In a 1903 article "Circumcision and Flagellation among the Filipinos" published in the Journal of the Association of Military Surgeons, Lieutenant Charles Norton Barney, of the medical department of the U. S. Army, noted that circumcision was "a very ancient custom among the Philippine indios, and so generalized that at least seventy or eighty per cent of males in the Tagál country have undergone the operation." He also noted that those who were uncircumcised and reached the age of puberty were taunted as "supút" by children of both sexes.

==Contemporary practice==
More affluent parents opt to have their children circumcised as neonates in hospital, but the majority prefer that their sons undergo the tradition at around 8–12 years of age. Boys of the same age group would either go to government-sponsored missions, hospitals, or to a local circumciser. Boys normally undergo the procedure during the summer break before the start of classes as to allow time for healing. The most commonly-done procedure is in actuality not a circumcision but a dorsal slit, where no foreskin is actually removed. When the foreskin is removed, it is commonly known locally as a "German cut" in reference to the introduction of the modern surgical technique by the founder of plastic and reconstructive surgery, Johann Friedrich Dieffenbach.

The Philippines Department of Health meanwhile sponsors an annual Operation Tuli project to circumcise boys; others assist and provide the service for free.

The traditional circumcision makes use of a curved piece of wood which is anchored into the ground. The protruding part of this apparatus is pointed at its end: the foreskin of the boy being circumcised is drawn over this protruding part. The circumciser rests his knife lengthwise across the boy's foreskin and then a quick blow is made with a stick, slicing the upper foreskin into two and exposing the glans. Prior to and while the procedure is being performed, the boy is told to chew guava leaves. The masticated guava leaves are applied onto the wound as a poultice and is bandaged. The boy is then to wash off in the cold waters of a nearby river. While this procedure is commonly known as a "circumcision", it is more accurately described as a superincision as no foreskin is removed during the procedure.

Newly circumcised boys usually wear housedresses or loose skirts to help in the healing and to avoid irritating the newly circumcised penis. The swelling that might occur during this period is termed pangángamatis (literally, "becoming like a tomato", kamatis) owing to the reddish appearance of the penis.

According to the World Health Organization: "In the Philippines, where circumcision is almost universal and typically occurs at age 10–14 years, a survey of boys found strong evidence of social determinants, with two thirds of boys choosing to be circumcised simply “to avoid being uncircumcised”, and 41% stating that it was “part of the tradition.”

In July 2019, researchers affiliated with the University of Melbourne and Bond University published a cohort study, Post-traumatic stress disorder (PTSD) among Filipino boys subjected to non-therapeutic ritual or medical surgical procedures, which investigated potential negative psychological effects of tuli and medically-assisted circumcision.
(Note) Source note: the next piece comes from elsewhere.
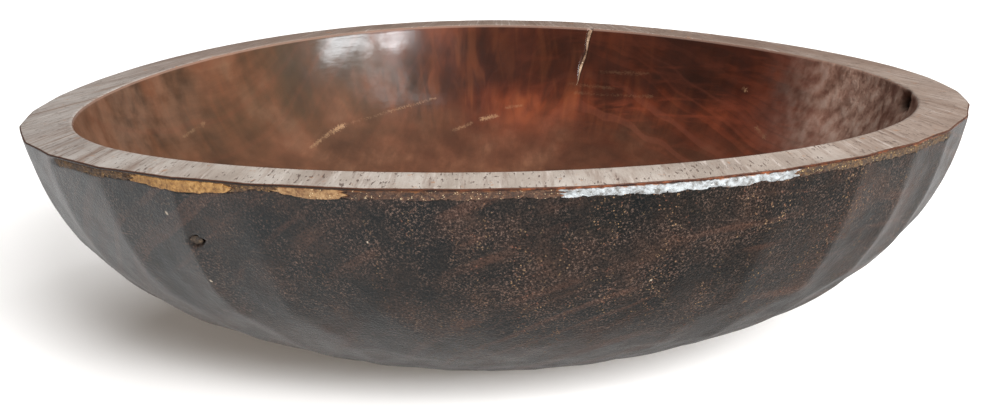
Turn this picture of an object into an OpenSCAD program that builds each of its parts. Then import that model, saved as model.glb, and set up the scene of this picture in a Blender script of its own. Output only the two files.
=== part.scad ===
// Carved wooden bowl: one adze-cut block of wood, and the small pieces of other
// stuff that fill its broken rim edge, its drying crack and its knots.
// Millimetres. +Z is up, -Y is the front and +X is the right-hand end.
// The origin is the middle of the flat base, where the bowl stands.

/* [Bowl] */
// Outside diameter at the rim
rim_d = 480; // [440:2:520]
// Mean height of the rim above the base
bowl_h = 128.5; // [116:0.5:142]
// Diameter of the flat that the bowl stands on
base_d = 130; // [110:2:150]
// Width of the rim's flat top at the front and back
rim_w = 21.4; // [19:0.2:25]
// Extra rim width at the two ends
rim_end_extra = 4.8; // [0:0.2:6]
// Thickness of the floor at the middle
floor_t = 22; // [18:1:26]

/* [Wall curve] */
// Share of the flare that the wall sweeps out before it starts to climb
low_reach = 0.52; // [0.45:0.01:0.6]
// Height of that sweep, as a share of the rim height
low_rise = 0.205; // [0.17:0.005:0.25]
// Share of the flare left for the upper wall
high_inset = 0.115; // [0.08:0.005:0.16]
// Height where the upper wall straightens, as a share of the rim height
high_rise = 0.345; // [0.3:0.005:0.4]
// Radius where the inside wall turns, as a share of the mouth's radius
inner_reach = 0.894; // [0.86:0.002:0.92]
// Height where the inside wall turns, as a share of the rim height
inner_turn = 0.405; // [0.36:0.005:0.45]
// Radius where the floor starts to lift, as a share of the mouth's radius
floor_reach = 0.593; // [0.5:0.005:0.65]

/* [Hand-carved shape] */
// Oval error of the plan
plan_oval = 2; // [0:0.1:4]
// Three-sided error of the plan
plan_three = 1.6; // [0:0.1:4]
// Squareness of the plan
plan_square = 2.4; // [0:0.1:4]
// Dip of the rim at the two ends, and rise at the front and back
rim_saddle = 4.8; // [0:0.1:8]
// Turn of that saddle about the vertical, in degrees
rim_saddle_turn = 6; // [0:1:20]
// Rise of the rim at the back
rim_tilt = 1.2; // [0:0.1:3]
// Short wave along the rim
rim_wave = 0.8; // [0:0.1:2]
// Rise of the rim's inner edge above its outer edge
lip_rise = 1.3; // [0:0.1:3]
// Front-to-back change of that rise
lip_tilt = 1.4; // [0:0.1:3]

/* [Adze facets] */
// Facets round the outside
facets = 34; // [28:1:36]
// Hollow of a facet below its two ridges
facet_depth = 1.7; // [0:0.1:2.4]
// Unevenness of the ridges, in degrees
facet_jitter = 0.8; // [0:0.1:1.5]
// Turn of the first ridge, in degrees
facet_turn = 1.2; // [0:0.1:10]
// How much the facets widen on one side and narrow on the other, in degrees
facet_drift = 1.6; // [0:0.1:3]

/* [Edge filler] */
// Width of the filled rebate along the rim's outer corner
filler_w = 2.8; // [1.5:0.1:4]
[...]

They found that of the 1,500 children, aged 11 to 16, who participated in the study, nearly three-fourths met the criteria for post-traumatic stress disorder (PTSD).

In August 2022, it was reported an 11-year-old boy from Davao Oriental had died from tetanus after undergoing circumcision at a local medical center.

In May 2025, it was reported a 10-year-old boy from Tondo, Manila died from a stroke that officials attributed to an overdose of anesthesia. The owner of the clinic where the surgery was performed, a licensed midwife, was charged with reckless imprudence resulting in homicide.